The child bowed courteously but did not offer Andrew his hand, retreating to Dezi’s side. Andrew bowed coldly to Dezi; Damon gave him a kinsman’s embrace, hoping the touch would dispel the suspicions he could not be rid of. But Dezi was well barricaded against him. Damon could not read his mind even a little. Then Damon admonished himself to be fair. At their last meeting he had tortured Dezi, nearly killed him; how could he greet Damon with much friendship?

Dom Esteban was taken to his rooms. He looked pleadingly at Dezi, and the young man followed his father. When they had gone Andrew said with a grimace, “Well, I thought we were rid of him. But if it comforts our father to have him near, what can we do?”

Damon thought it would not be the first time that a bastard son, rascally in his youth, had become the prop and mainstay of a father who had lost his other children. He hoped for Dom Esteban’s sake, and for Dezi’s own, that it might prove to be so.

He joined Andrew and Callista, saying, “Will you come with me to the chapel, to see what has been done with Domenic? If all is seemly, we can spare our father this, and Ellemir. Ferrika has put her to bed. She knew Domenic best… there is no need to harrow her feelings more.”

The chapel was in the deepest part of the Comyn Castle, carved from the living rock of the mountain on which it stood. It had the cold, earthy chill of an underground cavern. Domenic lay in the echoing silence on a long trestled bier, before the carved image Andrew could already recognize as the Blessed Cassilda, mother of the Domains. In the carved stone figure Andrew fancied be could actually see a faint likeness to Callista’s own features, and to the cold and lifeless face of the young man who lay dead.

Damon bowed his head, burying his face in his hands. Callista gently bent and kissed the cold brow, murmuring something Andrew could not hear. A dark form, crouched kneeling beside the bier, suddenly stirred and rose. It was a short, sturdily built young man, disheveled and heavy-eyed, his eyelids reddened with long weeping. Andrew knew who he must be, even before Callista held out her hands.

“Cathal, dear cousin.”

He stared at them pitifully for a moment before he found his voice. “Lady Ellemir, my lords…”

“I am not Ellemir, but Callista, cousin,” she said quietly. “We are grateful that you should have remained with Domenic till we could come. It is right there should be someone near who loved him.”

“So I felt, and yet I felt guilty, I who was his murderer—” His voice broke. Damon embraced the shaking lad.

“We all know it was mischance, kinsman. Tell me how it happened.”

The red-eyed stare was pitiable. “We were in the armory, working with wooden practice swords as we did every day. He was a better swordsman than I,” Cathal said, and his face came apart. He too, Andrew noticed, had Comyn features; “cousin” was not just politeness.

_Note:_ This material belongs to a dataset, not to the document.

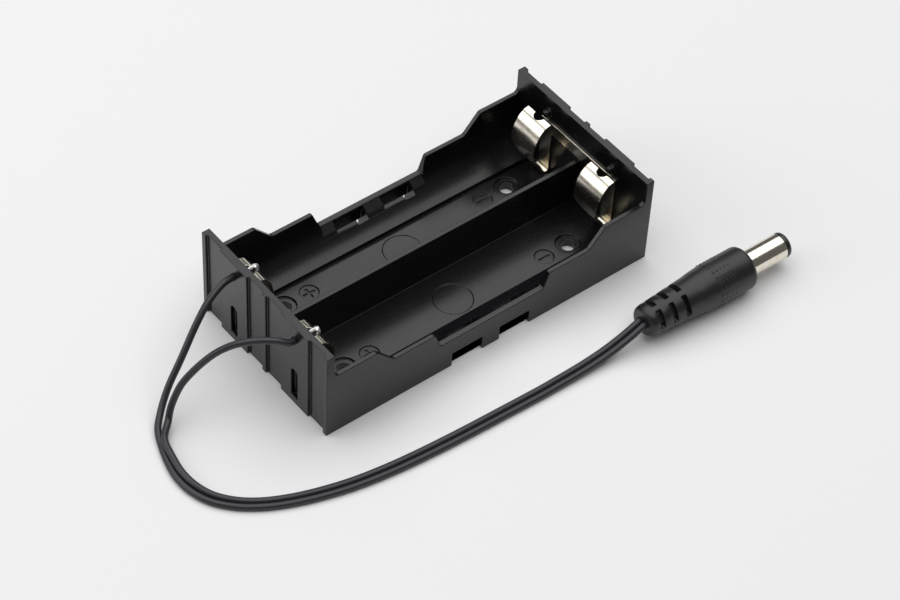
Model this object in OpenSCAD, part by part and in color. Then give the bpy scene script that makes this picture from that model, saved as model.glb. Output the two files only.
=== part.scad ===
// Open holder for two cylindrical cells side by side, with sprung contacts, two soldered leads that run
// together as a twin lead, and a moulded coaxial power plug.
// Millimetres. Origin at the middle of the holder's underside, X along the cells with the leads at -X,
// Y across the two bays, Z up.

/* [Cells and bays] */
// Diameter of the cells that the bays are shaped for
cell_d = 18.3; // [16:0.1:21]
// Play between a cell and the two upright sides of its bay
side_play = 0.15; // [0.05:0.05:0.8]
// Radial play between a cell and its cradle
cradle_play = 0.2; // [0.15:0.05:0.6]
// Inside length of a bay
bay_len = 74.8; // [70:0.2:90]
// Height of the flat floor
floor_h = 2.3; // [1.8:0.1:4]
// Height of a cradle's lowest line above the flat floor
cradle_lift = 0.3; // [0:0.05:1]
// Distance from the middle of a bay to the edge of its cradle
cradle_edge = 3.4; // [2:0.1:5]

/* [Housing walls] */
// Thickness of a side wall
side_wall = 0.95; // [0.8:0.05:1.6]
// Height of a side wall beside the end walls
high_edge_h = 15.6; // [13:0.1:18]
// Length of that high edge
high_edge_len = 9.9; // [8:0.1:13]
// Length of the slope below the high edge
slope_len = 3.85; // [2:0.05:6]
// Height of a side wall's middle step
mid_edge_h = 11.35; // [10:0.05:12.5]
// Height of the low lip where a cell is gripped with the fingers
low_edge_h = 7.5; // [7:0.1:9]
// Half the length of the low lip
dip_half = 12.5; // [11.5:0.1:16]
// Length of the step at each end of the low lip
dip_run = 1.4; // [0.6:0.1:3]
// Height of the divider between the bays
divider_h = 12; // [8:0.1:13.5]
// Thickness of the divider at its top
divider_top = 1; // [0.8:0.1:2]
// Extra thickness of the divider at its foot
divider_draft = 0.3; // [0:0.05:0.6]
// Height of the end walls
end_h = 21.3; // [20.5:0.1:26]
// Thickness of an end wall between its ribs
end_panel = 1.25; // [1:0.05:2]
// Height of the ribs and pads on the outside of an end wall
end_rib_out = 0.55; // [0.2:0.05:1.2]
// Width of the pad behind each contact
pad_w = 8.6; // [6:0.1:12]
// Width of an end wall's plain ribs
end_rib_w = 1.2; // [0.8:0.1:2]
// Radius of the fillets on the side walls' upper edges
edge_fillet = 1.1; // [0.3:0.1:1.6]

/* [Windows and underside] */
// Length of each window in the low lip
window_len = 7.35; // [5:0.05:9]
// Width of the tab between the two windows of a side
window_tab = 4.2; // [2:0.1:6]
// Width of a window
window_w = 1.2; // [0.8:0.05:1.6]
// Thickness of the lip outside a window
window_lip = 1.4; // [1.2:0.05:2]
// Length of a window's wide end
window_wide_len = 2.5; // [1:0.1:4]
// Extra width of a window's wide end
window_widening = 1; // [0.4:0.1:1.4]
// Height of the notches in the side walls' lower edges
notch_h = 3.4; // [1.5:0.1:4.5]
// Thickness of the moulding under a cradle
cradle_shell = 1.2; // [0.9:0.1:1.5]
// Thickness of the cross ribs under a cradle
cross_rib = 1.2; // [0.8:0.1:2]

/* [Screw holes] */
// Distance between the screw holes of a bay
screw_pitch = 55.1; // [46:0.1:58]
// Diameter of a screw hole
screw_d = 2.9; // [2:0.1:3.6]
// Diameter of the counterbore round it
counterbore_d = 5.1; // [4:0.1:6]
// Depth of the counterbore
counterbore_h = 0.45; // [0.2:0.05:1]

/* [Contacts] */
// Thickness of the contact sheet
sheet = 0.35; // [0.2:0.05:0.5]
// Width of a contact leaf
leaf_w = 7; // [5:0.1:8]
// Width of the narrow tongue at a leaf's foot
tongue_w = 3.2; // [2:0.1:4]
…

“I didn’t know I had hit him so hard, truly I didn’t. I thought he was shamming, teasing me, that he would spring up and laugh — he did that so often.” His face twisted. Damon, remembering a thousand pranks during Domenic’s cadet year, wrung Cathal’s hand. “I know, my boy.” Had the lad gone like this, uncomforted, burdened since the death?

“Tell me about it.”

“I shook him.” Cathal was white with horror. “I said, ‘Get up, you silly donkey, stop playing the fool.’ And then I took off his mask and I saw he was unconscious. But even then I didn’t think much about it — someone is always getting hurt.”

“I know, Cathal, I was knocked senseless half a dozen times in my cadet years, and look, my middle finger is still crooked where Coryn broke it with a practice sword. But what did you do then, lad?”

“I ran off to fetch the hospital officer, Master Nicol.”

“You left him alone?”

“No, his brother was with him,” Cathal said. “Dezi was putting cold water on his face, trying to bring him around. But when I came back with Master Nicol he was dead.”